■ What is asked
Pull out of the data below the stretch of lines bounded by the one containing "Keep writing the" and the one containing "# ---- pieces kept from the CAD", both bounds included, unchanged.

--- START Supplied material ---

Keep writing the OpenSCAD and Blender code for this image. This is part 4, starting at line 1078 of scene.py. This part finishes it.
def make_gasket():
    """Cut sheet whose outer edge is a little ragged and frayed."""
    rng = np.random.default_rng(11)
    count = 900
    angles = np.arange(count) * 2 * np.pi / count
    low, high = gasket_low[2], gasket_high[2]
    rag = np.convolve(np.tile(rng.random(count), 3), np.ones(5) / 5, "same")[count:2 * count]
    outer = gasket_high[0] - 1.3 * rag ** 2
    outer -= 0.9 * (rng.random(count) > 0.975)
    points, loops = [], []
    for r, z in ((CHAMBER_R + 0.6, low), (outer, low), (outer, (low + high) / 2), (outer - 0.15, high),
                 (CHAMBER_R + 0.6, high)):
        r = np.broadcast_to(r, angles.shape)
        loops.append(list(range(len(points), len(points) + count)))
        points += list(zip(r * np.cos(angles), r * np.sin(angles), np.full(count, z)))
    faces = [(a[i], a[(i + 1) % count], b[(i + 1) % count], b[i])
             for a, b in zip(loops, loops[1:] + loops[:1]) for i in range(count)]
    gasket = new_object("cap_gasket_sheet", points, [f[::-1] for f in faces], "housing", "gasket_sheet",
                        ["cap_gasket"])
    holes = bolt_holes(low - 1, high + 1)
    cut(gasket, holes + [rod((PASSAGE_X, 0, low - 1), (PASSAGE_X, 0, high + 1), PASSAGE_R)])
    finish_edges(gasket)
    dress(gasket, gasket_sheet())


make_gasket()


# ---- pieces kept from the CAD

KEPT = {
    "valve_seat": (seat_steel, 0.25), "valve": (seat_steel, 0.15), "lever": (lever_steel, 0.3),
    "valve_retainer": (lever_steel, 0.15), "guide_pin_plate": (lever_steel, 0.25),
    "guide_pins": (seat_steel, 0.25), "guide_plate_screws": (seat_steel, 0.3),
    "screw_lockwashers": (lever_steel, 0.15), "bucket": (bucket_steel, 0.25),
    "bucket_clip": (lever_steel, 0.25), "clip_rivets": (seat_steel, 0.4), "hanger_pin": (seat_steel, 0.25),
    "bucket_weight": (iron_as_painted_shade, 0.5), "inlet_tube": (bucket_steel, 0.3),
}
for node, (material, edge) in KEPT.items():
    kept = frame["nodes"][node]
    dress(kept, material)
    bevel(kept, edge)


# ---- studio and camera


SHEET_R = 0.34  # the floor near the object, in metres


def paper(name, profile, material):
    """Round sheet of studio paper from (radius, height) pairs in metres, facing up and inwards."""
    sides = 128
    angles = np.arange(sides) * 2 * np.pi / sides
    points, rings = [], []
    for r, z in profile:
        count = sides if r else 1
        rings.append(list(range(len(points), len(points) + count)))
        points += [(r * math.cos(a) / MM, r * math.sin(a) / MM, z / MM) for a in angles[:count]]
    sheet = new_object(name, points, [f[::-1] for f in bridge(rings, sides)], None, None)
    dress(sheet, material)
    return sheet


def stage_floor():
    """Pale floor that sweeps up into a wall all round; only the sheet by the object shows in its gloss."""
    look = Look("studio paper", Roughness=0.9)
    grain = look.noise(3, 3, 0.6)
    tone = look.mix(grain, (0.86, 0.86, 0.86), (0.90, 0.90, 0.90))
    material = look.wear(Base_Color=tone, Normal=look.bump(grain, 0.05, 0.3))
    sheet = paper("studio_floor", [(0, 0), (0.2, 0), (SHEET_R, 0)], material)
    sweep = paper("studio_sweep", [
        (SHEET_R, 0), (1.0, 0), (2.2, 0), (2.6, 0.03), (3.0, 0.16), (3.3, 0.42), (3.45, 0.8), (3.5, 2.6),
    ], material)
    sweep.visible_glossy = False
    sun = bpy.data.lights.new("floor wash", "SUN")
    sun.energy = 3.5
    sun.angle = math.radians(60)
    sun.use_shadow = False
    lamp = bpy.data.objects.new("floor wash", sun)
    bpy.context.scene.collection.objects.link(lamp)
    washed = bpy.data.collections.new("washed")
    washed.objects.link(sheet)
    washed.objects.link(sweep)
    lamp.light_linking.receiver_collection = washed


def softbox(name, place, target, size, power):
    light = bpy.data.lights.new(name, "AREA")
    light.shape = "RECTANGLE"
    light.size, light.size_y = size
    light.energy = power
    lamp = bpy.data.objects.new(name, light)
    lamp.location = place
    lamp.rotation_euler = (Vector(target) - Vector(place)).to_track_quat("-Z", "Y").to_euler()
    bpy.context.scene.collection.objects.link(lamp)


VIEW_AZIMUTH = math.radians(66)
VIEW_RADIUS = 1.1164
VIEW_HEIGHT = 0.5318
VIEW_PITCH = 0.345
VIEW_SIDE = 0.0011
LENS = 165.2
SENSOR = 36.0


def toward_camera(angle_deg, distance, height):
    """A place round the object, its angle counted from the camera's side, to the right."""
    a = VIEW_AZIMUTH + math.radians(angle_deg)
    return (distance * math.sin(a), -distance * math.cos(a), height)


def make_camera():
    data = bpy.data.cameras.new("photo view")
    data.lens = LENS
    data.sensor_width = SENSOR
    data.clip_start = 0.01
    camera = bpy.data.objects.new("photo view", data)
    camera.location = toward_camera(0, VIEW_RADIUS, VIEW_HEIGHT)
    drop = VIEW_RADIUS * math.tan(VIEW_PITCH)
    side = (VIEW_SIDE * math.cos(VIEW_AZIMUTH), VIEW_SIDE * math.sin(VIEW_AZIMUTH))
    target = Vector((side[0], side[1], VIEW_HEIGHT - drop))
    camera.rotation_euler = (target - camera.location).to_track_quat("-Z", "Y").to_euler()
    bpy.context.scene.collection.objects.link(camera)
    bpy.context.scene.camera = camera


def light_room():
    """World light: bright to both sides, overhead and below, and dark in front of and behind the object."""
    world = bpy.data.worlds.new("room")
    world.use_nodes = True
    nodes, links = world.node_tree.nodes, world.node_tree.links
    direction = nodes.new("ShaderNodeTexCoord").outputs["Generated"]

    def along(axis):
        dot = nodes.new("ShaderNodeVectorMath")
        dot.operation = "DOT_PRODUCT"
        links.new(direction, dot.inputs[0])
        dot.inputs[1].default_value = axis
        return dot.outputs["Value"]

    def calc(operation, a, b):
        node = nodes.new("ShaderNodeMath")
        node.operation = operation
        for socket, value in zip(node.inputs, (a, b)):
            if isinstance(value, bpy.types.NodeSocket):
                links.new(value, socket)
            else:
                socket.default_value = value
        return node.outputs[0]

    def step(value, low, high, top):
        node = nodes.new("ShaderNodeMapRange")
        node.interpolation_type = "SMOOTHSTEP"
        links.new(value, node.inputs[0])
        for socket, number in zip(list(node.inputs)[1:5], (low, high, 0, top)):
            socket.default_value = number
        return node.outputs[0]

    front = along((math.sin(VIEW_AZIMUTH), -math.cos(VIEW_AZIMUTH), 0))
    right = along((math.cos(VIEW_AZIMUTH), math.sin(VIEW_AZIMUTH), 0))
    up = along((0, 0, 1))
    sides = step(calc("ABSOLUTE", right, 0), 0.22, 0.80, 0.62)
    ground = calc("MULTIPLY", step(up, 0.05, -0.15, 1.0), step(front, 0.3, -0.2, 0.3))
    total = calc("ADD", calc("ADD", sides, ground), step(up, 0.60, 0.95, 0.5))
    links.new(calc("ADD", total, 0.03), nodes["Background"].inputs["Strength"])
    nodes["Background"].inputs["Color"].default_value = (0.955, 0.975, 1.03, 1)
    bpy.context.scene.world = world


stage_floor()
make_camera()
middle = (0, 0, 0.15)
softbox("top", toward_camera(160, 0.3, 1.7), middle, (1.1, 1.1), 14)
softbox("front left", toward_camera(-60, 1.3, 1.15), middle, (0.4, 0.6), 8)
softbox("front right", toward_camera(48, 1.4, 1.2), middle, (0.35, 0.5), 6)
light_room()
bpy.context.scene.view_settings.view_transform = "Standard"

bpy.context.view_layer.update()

--- END Supplied material ---
--- START Supplied material ---

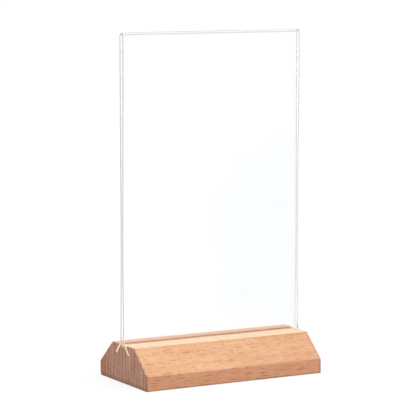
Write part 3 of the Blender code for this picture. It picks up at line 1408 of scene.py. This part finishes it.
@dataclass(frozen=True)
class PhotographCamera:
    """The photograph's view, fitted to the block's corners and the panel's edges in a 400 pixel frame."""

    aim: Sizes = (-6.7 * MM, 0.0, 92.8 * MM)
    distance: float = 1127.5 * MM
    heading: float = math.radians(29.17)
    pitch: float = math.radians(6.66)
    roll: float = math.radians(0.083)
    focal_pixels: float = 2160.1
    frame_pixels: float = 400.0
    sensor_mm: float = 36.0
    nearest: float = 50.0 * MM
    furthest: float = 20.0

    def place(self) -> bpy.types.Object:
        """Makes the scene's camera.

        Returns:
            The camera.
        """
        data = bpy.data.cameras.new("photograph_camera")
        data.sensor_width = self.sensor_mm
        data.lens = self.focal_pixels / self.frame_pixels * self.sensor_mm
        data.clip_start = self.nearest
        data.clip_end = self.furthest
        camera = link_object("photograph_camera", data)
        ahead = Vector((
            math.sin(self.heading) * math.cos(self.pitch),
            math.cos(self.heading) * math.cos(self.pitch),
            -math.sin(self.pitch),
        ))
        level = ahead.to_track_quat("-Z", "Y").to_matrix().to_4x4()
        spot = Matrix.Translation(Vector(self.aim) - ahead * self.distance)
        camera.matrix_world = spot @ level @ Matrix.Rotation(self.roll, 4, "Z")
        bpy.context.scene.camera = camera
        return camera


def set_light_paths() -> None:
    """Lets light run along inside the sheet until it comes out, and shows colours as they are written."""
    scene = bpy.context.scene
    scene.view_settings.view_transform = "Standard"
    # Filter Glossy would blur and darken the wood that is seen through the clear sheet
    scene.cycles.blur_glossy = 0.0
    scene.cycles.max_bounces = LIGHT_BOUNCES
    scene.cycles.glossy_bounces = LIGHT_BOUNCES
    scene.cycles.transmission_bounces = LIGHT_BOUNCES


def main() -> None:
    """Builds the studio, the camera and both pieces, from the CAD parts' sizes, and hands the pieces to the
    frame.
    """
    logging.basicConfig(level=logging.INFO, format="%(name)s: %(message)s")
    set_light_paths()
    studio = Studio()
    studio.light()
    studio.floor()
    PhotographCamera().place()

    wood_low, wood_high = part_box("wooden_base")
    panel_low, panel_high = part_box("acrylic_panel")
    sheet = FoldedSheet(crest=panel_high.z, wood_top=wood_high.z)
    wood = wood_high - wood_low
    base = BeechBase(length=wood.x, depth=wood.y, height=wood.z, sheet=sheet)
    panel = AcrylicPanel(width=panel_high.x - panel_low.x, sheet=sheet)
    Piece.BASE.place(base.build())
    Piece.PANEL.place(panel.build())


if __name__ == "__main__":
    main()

--- END Supplied material ---
--- START Supplied material ---

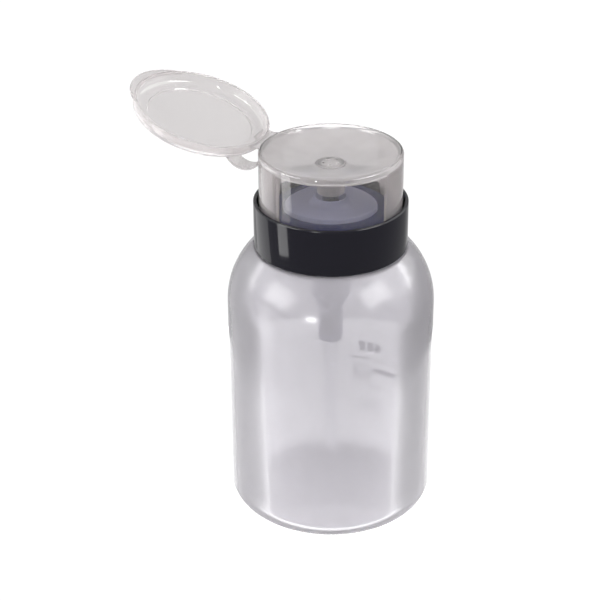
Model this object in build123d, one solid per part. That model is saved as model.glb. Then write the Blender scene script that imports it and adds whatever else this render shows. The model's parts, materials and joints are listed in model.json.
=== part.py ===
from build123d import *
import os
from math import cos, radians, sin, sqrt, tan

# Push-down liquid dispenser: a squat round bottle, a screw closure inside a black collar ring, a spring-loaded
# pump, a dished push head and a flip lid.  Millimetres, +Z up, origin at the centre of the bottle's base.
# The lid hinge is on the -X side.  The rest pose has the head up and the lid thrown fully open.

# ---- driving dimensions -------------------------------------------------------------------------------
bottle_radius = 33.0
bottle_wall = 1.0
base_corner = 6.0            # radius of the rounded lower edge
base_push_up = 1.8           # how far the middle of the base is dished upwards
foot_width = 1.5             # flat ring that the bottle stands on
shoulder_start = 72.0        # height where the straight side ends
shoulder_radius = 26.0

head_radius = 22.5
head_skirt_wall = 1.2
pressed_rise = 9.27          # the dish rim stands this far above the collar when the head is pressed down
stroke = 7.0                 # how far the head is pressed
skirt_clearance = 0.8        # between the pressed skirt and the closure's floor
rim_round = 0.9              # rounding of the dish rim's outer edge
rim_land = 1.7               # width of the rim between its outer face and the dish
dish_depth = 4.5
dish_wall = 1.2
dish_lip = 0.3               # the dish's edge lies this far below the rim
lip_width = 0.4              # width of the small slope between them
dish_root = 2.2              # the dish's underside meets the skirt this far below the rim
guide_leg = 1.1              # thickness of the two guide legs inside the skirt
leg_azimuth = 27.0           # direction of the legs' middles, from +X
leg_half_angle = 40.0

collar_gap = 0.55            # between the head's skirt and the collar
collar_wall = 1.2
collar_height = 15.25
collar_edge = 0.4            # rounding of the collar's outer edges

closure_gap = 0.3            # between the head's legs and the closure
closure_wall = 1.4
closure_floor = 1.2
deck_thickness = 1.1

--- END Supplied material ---

■ Solution
Keep writing the OpenSCAD and Blender code for this image. This is part 4, starting at line 1078 of scene.py. This part finishes it.
def make_gasket():
    """Cut sheet whose outer edge is a little ragged and frayed."""
    rng = np.random.default_rng(11)
    count = 900
    angles = np.arange(count) * 2 * np.pi / count
    low, high = gasket_low[2], gasket_high[2]
    rag = np.convolve(np.tile(rng.random(count), 3), np.ones(5) / 5, "same")[count:2 * count]
    outer = gasket_high[0] - 1.3 * rag ** 2
    outer -= 0.9 * (rng.random(count) > 0.975)
    points, loops = [], []
    for r, z in ((CHAMBER_R + 0.6, low), (outer, low), (outer, (low + high) / 2), (outer - 0.15, high),
                 (CHAMBER_R + 0.6, high)):
        r = np.broadcast_to(r, angles.shape)
        loops.append(list(range(len(points), len(points) + count)))
        points += list(zip(r * np.cos(angles), r * np.sin(angles), np.full(count, z)))
    faces = [(a[i], a[(i + 1) % count], b[(i + 1) % count], b[i])
             for a, b in zip(loops, loops[1:] + loops[:1]) for i in range(count)]
    gasket = new_object("cap_gasket_sheet", points, [f[::-1] for f in faces], "housing", "gasket_sheet",
                        ["cap_gasket"])
    holes = bolt_holes(low - 1, high + 1)
    cut(gasket, holes + [rod((PASSAGE_X, 0, low - 1), (PASSAGE_X, 0, high + 1), PASSAGE_R)])
    finish_edges(gasket)
    dress(gasket, gasket_sheet())


make_gasket()


# ---- pieces kept from the CAD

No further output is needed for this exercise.